A volte la copertina non inganna, e anzi riflette il senso e le sensazioni dell'opera che identifica. In questo caso, un riflesso distorto e sfuggente deformato dalla dimensione onirica: se vi è capitato di assopirvi nel bel mezzo di un disco ricorderete senz'altro il momento in cui la musica si frappone al libero corso del vostro pensiero, creando associazioni di immagini e parole altrimenti impossibili.
In questa realtà parallela la voce di Annabel Lee è una reminiscenza di maniere e costumi scomparsi da tempo, presenza che emana da lunghissime pareti decorate, come nella reggia di Marienbad resa eterna da Resnais.
Non c'è genere che definisca ciò che accade in questo tableau vivant, popolato di presenze immanenti ma impalpabili evocate dal comprimario Richard E: fantasmi di orchestre e chitarre neofolk ritornano ossessivamente tra i solchi di un vinile consumato dall'umidità e dalla polvere, simile ai dischi rotti dell'antiquario Caretaker.

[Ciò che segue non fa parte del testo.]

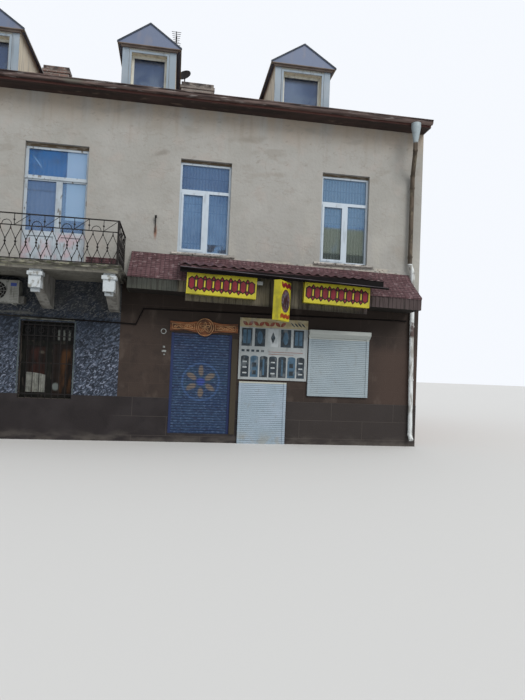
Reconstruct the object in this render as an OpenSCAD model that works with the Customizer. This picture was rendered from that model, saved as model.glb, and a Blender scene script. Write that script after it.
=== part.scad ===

Per sfuggire alla monotonia del repertorio da night-club, Annabel si rifugia in questo sogno lucido dove può celebrare segretamente tutti e nessuno, da Ella Fitzgerald a Billie Holiday fino a Beth Gibbons e Fursaxa, in un mashup inafferrabile tra jazz, soul e canto popolare.
La poesia di Edgar Allan Poe (“Alone”) e di Kayla Lamarr (“My Homeland”) sono solo due delle tante altre ispirazioni di Annabel, che per mezzo della sua indole romantica sprigiona ricordi sepolti col suo canto etereo, fuori dal tempo proprio perché esistente unicamente nel regno della memoria.